Ostensibly the story of freelance journalist Lucy, her daughter Alida, their gay neighbour Tad and the bestselling memoirist August Vanags (who Lucy has been sent to interview for GQ magazine), the real star of Surveillance is the world that Raban has created. Firmly rooted in contemporary Seattle – which also happens to be Raban’s home, after relocating to the US from the UK – this is also a work of near-future science fiction, set in an unnamed year that lies not too distant from the here and now.
In fact, the world Raban presents is so similar to ours that you’d be mistaken for thinking that it was set in the present day. Alida spends most of the novel listening to Green Day’s omnipresent American Idiot album on her iPod, and it’s still recent enough to sound fresh and new to her young ears. It’s only the staged terrorist attacks being arranged by the government that give the game away, a daily routine of faked bombings, gas attacks and explosions designed to test the readiness of the emergency services. (Lucy and Alida’s neighbour Tad works as an actor, mainly on commercials and as an ‘extra’ in these staged acts of terrorism.) The US may be in political turmoil, but things haven’t gone quite that far. Not yet, at least.
Whether we see the world of Surveillance as a near-future prediction or an alternate reality where things have spiralled even further out of control, Raban’s intention is clear: to criticise the current climate of fear and reciprocal aggression, and to some extent to satirise the ‘war on terror’. Amidst all this chaos and confusion, however, the novel’s narrative ploughs a different path, following Lucy’s assignment to interview August Vanags, author of a bestselling memoir detailing his life in a concentration camp during World War Two. Both Lucy and Alida become fond of the eccentric old man and his wife Minna, but then Lucy uncovers evidence suggesting that his book may have been plagiarised, and that he may have spent the war years in a farm in Dorset. Is everything he’s written a lie? With a lack of conclusive proof one way or the other, how should she present him in her article? How can she reach the real truth, and the essence of August Vanags?

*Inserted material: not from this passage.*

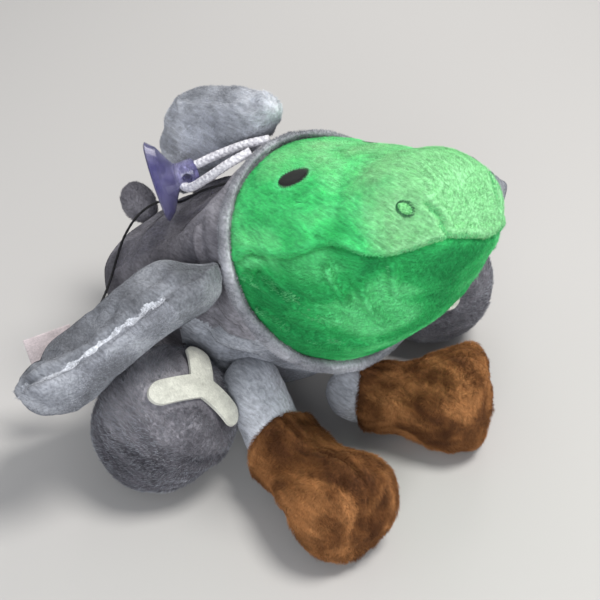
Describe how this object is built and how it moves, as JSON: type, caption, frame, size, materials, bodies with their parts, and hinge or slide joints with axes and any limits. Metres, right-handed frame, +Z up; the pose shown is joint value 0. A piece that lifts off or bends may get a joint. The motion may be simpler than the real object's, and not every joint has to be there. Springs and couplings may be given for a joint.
{
  "type": "stuffed toy reptile with aeroplane body",
  "caption": "Plush toy of a long-snouted green reptile whose grey aeroplane body has stuffed wings, engines, a fin and booted legs, with a hanging cord and suction cup.",
  "frame": {"origin": "on the resting surface, under the middle of the toy's box", "axes": "+Z up, +X towards the toy's own left wing, the head and the feet point along -Y"},
  "size_m": [0.2854, 0.2282, 0.1606],
  "materials": {
    "grey_plush": "matte",
    "light_plush": "matte",
    "green_plush": "matte",
    "green_plush_light": "matte",
    "brown_plush": "matte",
    "cream_felt": "matte",
    "black_embroidery": "satin",
    "green_embroidery": "satin",
    "filling": "matte",
    "cup_rubber": "glossy",
    "white_cord": "matte",
    "black_string": "matte",
    "label_cloth": "satin"
  },
  "bodies": {
    "body": {"body_cover": "grey_plush", "body_filling": "filling", "hood_hem": "light_plush", "head_upper": "green_plush_light", "head_lower": "green_plush", "head_filling": "filling", "eye_right": "black_embroidery", "eye_left": "black_embroidery", "nostril_right": "green_embroidery", "nostril_left": "green_embroidery", "engine_right": "grey_plush", "engine_left": "grey_plush", "engine_filling_right": "filling", "engine_filling_left": "filling", "propeller_right": "cream_felt", "propeller_left": "cream_felt", "suction_cup": "cup_rubber", "hanging_loop": "white_cord", "label_string": "black_string", "label": "label_cloth"},
    "wing_right_body": {"wing_right": "light_plush", "wing_filling_right": "filling"},
    "wing_left_body": {"wing_left": "light_plush", "wing_filling_left": "filling"},
    "leg_right_body": {"leg_right": "light_plush", "boot_right": "brown_plush", "boot_filling_right": "filling"},
    "leg_left_body": {"leg_left": "light_plush", "boot_left": "brown_plush", "boot_filling_left": "filling"},
    "fin_body": {"fin": "grey_plush", "fin_filling": "filling"},
    "tailplane_right_body": {"tailplane_right": "grey_plush"},
    "tailplane_left_body": {"tailplane_left": "grey_plush"}
  },
  "joints": [
    {"name": "wing_right_flap", "type": "hinge", "parent": "body", "child": "wing_right_body", "pos_m": [-0.0815, -0.001, 0.083], "axis": [0.3749, 0.7689, -0.5179], "range_deg": [-2, 40], "stiffness_Nm_per_rad": 0.15},
    {"name": "wing_left_flap", "type": "hinge", "parent": "body", "child": "wing_left_body", "pos_m": [0.085, 0, 0.083], "axis": [0.5739, -0.6789, 0.4579], "range_deg": [-2, 40], "stiffness_Nm_per_rad": 0.15},
    {"name": "leg_right_lift", "type": "hinge", "parent": "body", "child": "leg_right_body", "pos_m": [-0.046, -0.037, 0.038], "axis": [-1, 0, 0], "range_deg": [0, 30], "stiffness_Nm_per_rad": 0.15},
    {"name": "leg_left_lift", "type": "hinge", "parent": "body", "child": "leg_left_body", "pos_m": [-0.001, -0.039, 0.021], "axis": [-1, 0, 0], "range_deg": [0, 20], "stiffness_Nm_per_rad": 0.15},
    {"name": "fin_tilt", "type": "hinge", "parent": "body", "child": "fin_body", "pos_m": [0, 0.057, 0.097], "axis": [0, 0.7915, -0.6112], "range_deg": [-12, 12], "stiffness_Nm_per_rad": 0.15},
    {"name": "tailplane_right_flop", "type": "hinge", "parent": "body", "child": "tailplane_right_body", "pos_m": [-0.019, 0.0995, 0.0655], "axis": [1, 0, 0], "range_deg": [-15, 15], "stiffness_Nm_per_rad": 0.05},
    {"name": "tailplane_left_flop", "type": "hinge", "parent": "body", "child": "tailplane_left_body", "pos_m": [0.019, 0.0995, 0.0655], "axis": [1, 0, 0], "range_deg": [-15, 15], "stiffness_Nm_per_rad": 0.05}
  ]
}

It’s these questions that Raban circles around, and which feed artfully back into his main conceit. The title gives us a clue to his intentions: here is a novel that deals with the act of watching other people, and with the difficulty of making judgements about truth and honesty when the world is only painted in shades of grey. The intermingling of these story threads to serve the one purpose shows a literary master close to his best, but ultimately the ending of the novel lets him down. Perhaps it’s in the nature of the questions Raban asks, but he adamantly refuses to offer any answers at the book’s conclusion, instead leaving his inquiries – and his characters – hanging, almost in mid-sentence. Given the subject matter it may be the only way that the novel could end, but it’s deeply unsatisfying to the reader, and ultimately threatens to undermine everything that’s gone before.
Fortunately the writing is strong enough to withstand this derailing, but it makes Surveillance a good novel rather than a great one. It still stands out from the cacophony of voices arguing against the Bush regime, thanks to its intelligence, wit, and its willingness to look at the bigger picture rather than simply blaming the world’s woes on one man, but its dissection of the current atmosphere of fear is no less sharp for taking this broader view. Raban may not achieve the international success of Green Day, but his is certainly a voice that we should listen to.